A recent discovery in experimental psychology has shown that it is possible to expand the brain’s power to use telepathy, a gift pooh-poohed by most conventional psychologists and psychiatrists who consider it to be a brain function deep in the backwater of parapsychology, the realm of shamans, wizards and witches, to say nothing of confidence tricksters. Having recently written a sci-fi trilogy on the subject of the discovery of the ‘reality’ of parapsychological powers, using equipment not very far removed from that used by the real-life scientists in their latest experiments, I feel somewhat vindicated, although the real research team have got a long way to go to catch up with mine.
Developing my theme, I delved in to the far reaches of parapsychology, exploring the benefits that could be achieved if psychokinesis could be added to telepathy, giving ‘adepts’ in the practice of these powers the ability to harness them for the good of others. My researchers, benefiting from the luxury of unlimited electrical energy available from nuclear fusion and the use of artificial general intelligence controlled quantum supercomputers discover how mankind can use the powers once used by ancient priesthoods to manipulate the lives of the people they controlled through their physically rich and powerful leaders.
In their exploration of these fascinating powers my fictional research team realises how easy it would be to use them for evil purposes as well as good. They go to great lengths to ensure that what they discover can never be harnessed by the underworld. However, on the way they find that even they are not totally free from the temptation to misuse their powers, especially when they find that their ability to combine telepathy and psychokinesis gives them – amongst other things – the power to transport themselves in avatar form wherever they will.

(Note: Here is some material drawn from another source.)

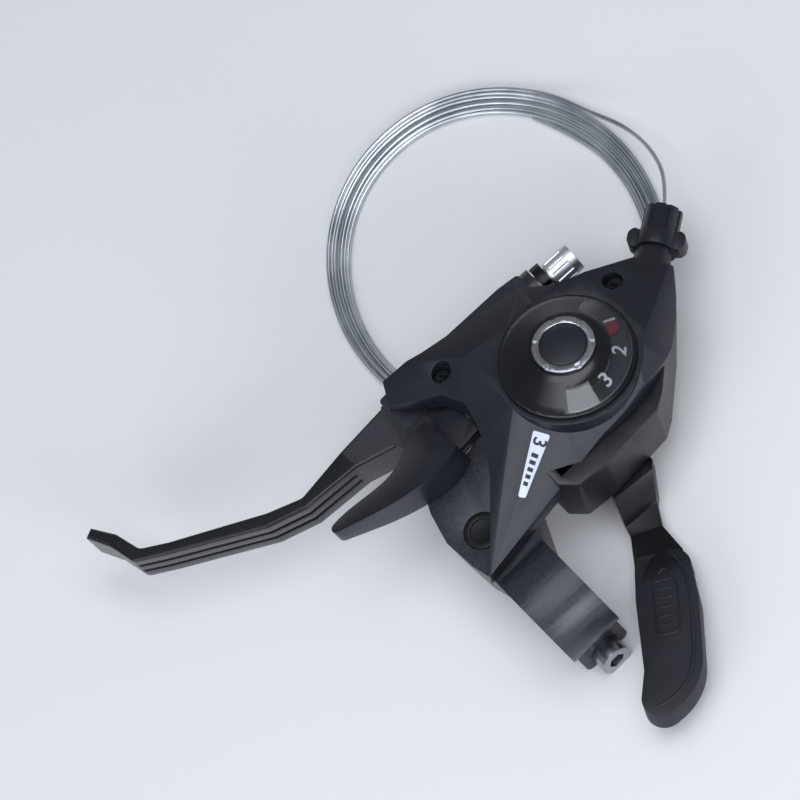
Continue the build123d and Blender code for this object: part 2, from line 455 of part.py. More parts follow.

This is, of course, the long-claimed power of the shaman/witchdoctor and any other practitioner of parapsychological powers you can think of down through the ages. It is the stuff of fairytales, including sci-fi ones such as Star Trek and its many imitators, and may even be behind the recent research designed to prove that it is possible to remove matter from one place and make it rematerialise in another, using the known laws of physics.
It is probably the case that self-proclaimed shamans self-hypnotise themselves into a trance-like state and ‘fly’ in their imaginations, awakening with tales of their fantasy travels, invisible to the eyes of the peoples they visit. The usefulness of such abilities has obvious limitations.
The Star trek version of teleportation envisages physical objects, including human beings, being transported lock stock and barrel from place to place, i.e. removing them completely from A and depositing them unchanged at B, complete with all their existing faculties. By contrast, my sci-fi version of moving from place to place using only the powers of the mind has the limitation that the body stays put, while the mind travels in avatar form. The ‘host’ body, like the shaman’s, remains discoverable and therefore vulnerable. It is not a power that can be used to escape from real life disaster situations. Once ‘out-of-body’ the avatar is, however, able to escape from danger by returning to its host body, hopefully safely concealed on home territory.
Perhaps there is more scope for scientific achievement in the field of parapsychology than there is in the (to the layman) equally fantasy realms of quantum mechanics and the transience and dubious usefulness of bosons and weird and wonderful energy fields that hold the atoms and molecules of all things together – unless scientists really are searching for the alchemists’ dream of turning lead into gold (possible, even if the cost is prohibitive).